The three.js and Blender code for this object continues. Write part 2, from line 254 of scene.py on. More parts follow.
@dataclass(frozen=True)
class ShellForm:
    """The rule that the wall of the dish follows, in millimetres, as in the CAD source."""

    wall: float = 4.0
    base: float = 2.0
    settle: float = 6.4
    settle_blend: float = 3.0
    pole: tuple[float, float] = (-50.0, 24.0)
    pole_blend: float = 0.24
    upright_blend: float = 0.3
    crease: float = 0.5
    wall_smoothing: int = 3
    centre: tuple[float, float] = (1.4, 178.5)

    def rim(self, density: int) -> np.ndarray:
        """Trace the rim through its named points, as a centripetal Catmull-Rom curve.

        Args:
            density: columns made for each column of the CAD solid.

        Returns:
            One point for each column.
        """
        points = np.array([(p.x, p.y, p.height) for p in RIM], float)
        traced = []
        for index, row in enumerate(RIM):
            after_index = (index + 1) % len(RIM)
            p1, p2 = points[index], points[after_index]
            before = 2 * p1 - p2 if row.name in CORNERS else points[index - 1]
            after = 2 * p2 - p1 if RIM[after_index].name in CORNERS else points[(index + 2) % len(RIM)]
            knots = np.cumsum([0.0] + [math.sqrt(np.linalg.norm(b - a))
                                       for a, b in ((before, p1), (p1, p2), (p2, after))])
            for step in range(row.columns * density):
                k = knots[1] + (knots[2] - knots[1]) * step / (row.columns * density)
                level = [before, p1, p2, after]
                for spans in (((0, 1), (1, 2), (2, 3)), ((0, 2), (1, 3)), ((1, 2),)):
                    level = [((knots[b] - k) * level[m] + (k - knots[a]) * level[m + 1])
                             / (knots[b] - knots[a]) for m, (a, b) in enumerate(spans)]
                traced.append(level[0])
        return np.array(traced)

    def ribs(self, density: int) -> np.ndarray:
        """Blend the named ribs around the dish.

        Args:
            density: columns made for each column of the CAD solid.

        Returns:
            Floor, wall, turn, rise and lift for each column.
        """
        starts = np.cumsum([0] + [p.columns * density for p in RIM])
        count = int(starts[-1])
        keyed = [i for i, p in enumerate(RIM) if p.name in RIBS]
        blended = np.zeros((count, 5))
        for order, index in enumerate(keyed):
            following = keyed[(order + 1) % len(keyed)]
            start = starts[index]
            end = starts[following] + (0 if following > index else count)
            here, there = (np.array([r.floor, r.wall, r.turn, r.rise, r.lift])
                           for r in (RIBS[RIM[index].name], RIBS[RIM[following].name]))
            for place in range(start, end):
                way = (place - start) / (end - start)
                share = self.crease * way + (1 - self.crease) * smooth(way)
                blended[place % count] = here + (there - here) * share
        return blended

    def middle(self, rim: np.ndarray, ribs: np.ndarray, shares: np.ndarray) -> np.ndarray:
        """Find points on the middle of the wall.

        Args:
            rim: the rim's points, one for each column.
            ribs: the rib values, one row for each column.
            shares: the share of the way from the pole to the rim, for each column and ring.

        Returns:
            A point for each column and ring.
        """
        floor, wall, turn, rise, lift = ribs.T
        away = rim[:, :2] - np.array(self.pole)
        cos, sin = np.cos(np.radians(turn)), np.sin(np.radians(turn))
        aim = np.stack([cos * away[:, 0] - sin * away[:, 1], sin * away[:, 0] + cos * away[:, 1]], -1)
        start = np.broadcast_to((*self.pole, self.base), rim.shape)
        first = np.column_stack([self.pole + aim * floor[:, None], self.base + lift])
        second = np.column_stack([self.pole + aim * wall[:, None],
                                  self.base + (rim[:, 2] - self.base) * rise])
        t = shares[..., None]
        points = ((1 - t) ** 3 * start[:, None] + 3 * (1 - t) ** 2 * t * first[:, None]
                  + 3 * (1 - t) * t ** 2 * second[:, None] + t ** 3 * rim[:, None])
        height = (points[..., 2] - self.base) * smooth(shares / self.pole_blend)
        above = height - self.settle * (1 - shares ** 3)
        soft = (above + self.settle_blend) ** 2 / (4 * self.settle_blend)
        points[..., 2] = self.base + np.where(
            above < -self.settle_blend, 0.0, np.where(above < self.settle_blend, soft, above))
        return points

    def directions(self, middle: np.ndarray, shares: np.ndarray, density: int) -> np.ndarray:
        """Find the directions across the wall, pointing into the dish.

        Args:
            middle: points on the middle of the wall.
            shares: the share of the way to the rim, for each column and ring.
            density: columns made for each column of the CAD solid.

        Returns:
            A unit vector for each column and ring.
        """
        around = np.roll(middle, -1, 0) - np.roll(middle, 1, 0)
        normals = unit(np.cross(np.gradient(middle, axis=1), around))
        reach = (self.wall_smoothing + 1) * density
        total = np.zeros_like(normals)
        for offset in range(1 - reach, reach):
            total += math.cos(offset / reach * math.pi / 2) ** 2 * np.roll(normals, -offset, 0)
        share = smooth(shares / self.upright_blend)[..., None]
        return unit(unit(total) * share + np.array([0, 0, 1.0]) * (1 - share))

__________

** BRIEF **
Write every line of the material above again, exactly.

** CORRECT OUTPUT **
The three.js and Blender code for this object continues. Write part 2, from line 254 of scene.py on. More parts follow.
@dataclass(frozen=True)
class ShellForm:
    """The rule that the wall of the dish follows, in millimetres, as in the CAD source."""

    wall: float = 4.0
    base: float = 2.0
    settle: float = 6.4
    settle_blend: float = 3.0
    pole: tuple[float, float] = (-50.0, 24.0)
    pole_blend: float = 0.24
    upright_blend: float = 0.3
    crease: float = 0.5
    wall_smoothing: int = 3
    centre: tuple[float, float] = (1.4, 178.5)

    def rim(self, density: int) -> np.ndarray:
        """Trace the rim through its named points, as a centripetal Catmull-Rom curve.

        Args:
            density: columns made for each column of the CAD solid.

        Returns:
            One point for each column.
        """
        points = np.array([(p.x, p.y, p.height) for p in RIM], float)
        traced = []
        for index, row in enumerate(RIM):
            after_index = (index + 1) % len(RIM)
            p1, p2 = points[index], points[after_index]
            before = 2 * p1 - p2 if row.name in CORNERS else points[index - 1]
            after = 2 * p2 - p1 if RIM[after_index].name in CORNERS else points[(index + 2) % len(RIM)]
            knots = np.cumsum([0.0] + [math.sqrt(np.linalg.norm(b - a))
                                       for a, b in ((before, p1), (p1, p2), (p2, after))])
            for step in range(row.columns * density):
                k = knots[1] + (knots[2] - knots[1]) * step / (row.columns * density)
                level = [before, p1, p2, after]
                for spans in (((0, 1), (1, 2), (2, 3)), ((0, 2), (1, 3)), ((1, 2),)):
                    level = [((knots[b] - k) * level[m] + (k - knots[a]) * level[m + 1])
                             / (knots[b] - knots[a]) for m, (a, b) in enumerate(spans)]
                traced.append(level[0])
        return np.array(traced)

    def ribs(self, density: int) -> np.ndarray:
        """Blend the named ribs around the dish.

        Args:
            density: columns made for each column of the CAD solid.

        Returns:
            Floor, wall, turn, rise and lift for each column.
        """
        starts = np.cumsum([0] + [p.columns * density for p in RIM])
        count = int(starts[-1])
        keyed = [i for i, p in enumerate(RIM) if p.name in RIBS]
        blended = np.zeros((count, 5))
        for order, index in enumerate(keyed):
            following = keyed[(order + 1) % len(keyed)]
            start = starts[index]
            end = starts[following] + (0 if following > index else count)
            here, there = (np.array([r.floor, r.wall, r.turn, r.rise, r.lift])
                           for r in (RIBS[RIM[index].name], RIBS[RIM[following].name]))
            for place in range(start, end):
                way = (place - start) / (end - start)
                share = self.crease * way + (1 - self.crease) * smooth(way)
                blended[place % count] = here + (there - here) * share
        return blended

    def middle(self, rim: np.ndarray, ribs: np.ndarray, shares: np.ndarray) -> np.ndarray:
        """Find points on the middle of the wall.

        Args:
            rim: the rim's points, one for each column.
            ribs: the rib values, one row for each column.
            shares: the share of the way from the pole to the rim, for each column and ring.

        Returns:
            A point for each column and ring.
        """
        floor, wall, turn, rise, lift = ribs.T
        away = rim[:, :2] - np.array(self.pole)
        cos, sin = np.cos(np.radians(turn)), np.sin(np.radians(turn))
        aim = np.stack([cos * away[:, 0] - sin * away[:, 1], sin * away[:, 0] + cos * away[:, 1]], -1)
        start = np.broadcast_to((*self.pole, self.base), rim.shape)
        first = np.column_stack([self.pole + aim * floor[:, None], self.base + lift])
        second = np.column_stack([self.pole + aim * wall[:, None],
                                  self.base + (rim[:, 2] - self.base) * rise])
        t = shares[..., None]
        points = ((1 - t) ** 3 * start[:, None] + 3 * (1 - t) ** 2 * t * first[:, None]
                  + 3 * (1 - t) * t ** 2 * second[:, None] + t ** 3 * rim[:, None])
        height = (points[..., 2] - self.base) * smooth(shares / self.pole_blend)
        above = height - self.settle * (1 - shares ** 3)
        soft = (above + self.settle_blend) ** 2 / (4 * self.settle_blend)
        points[..., 2] = self.base + np.where(
            above < -self.settle_blend, 0.0, np.where(above < self.settle_blend, soft, above))
        return points

    def directions(self, middle: np.ndarray, shares: np.ndarray, density: int) -> np.ndarray:
        """Find the directions across the wall, pointing into the dish.

        Args:
            middle: points on the middle of the wall.
            shares: the share of the way to the rim, for each column and ring.
            density: columns made for each column of the CAD solid.

        Returns:
            A unit vector for each column and ring.
        """
        around = np.roll(middle, -1, 0) - np.roll(middle, 1, 0)
        normals = unit(np.cross(np.gradient(middle, axis=1), around))
        reach = (self.wall_smoothing + 1) * density
        total = np.zeros_like(normals)
        for offset in range(1 - reach, reach):
            total += math.cos(offset / reach * math.pi / 2) ** 2 * np.roll(normals, -offset, 0)
        share = smooth(shares / self.upright_blend)[..., None]
        return unit(unit(total) * share + np.array([0, 0, 1.0]) * (1 - share))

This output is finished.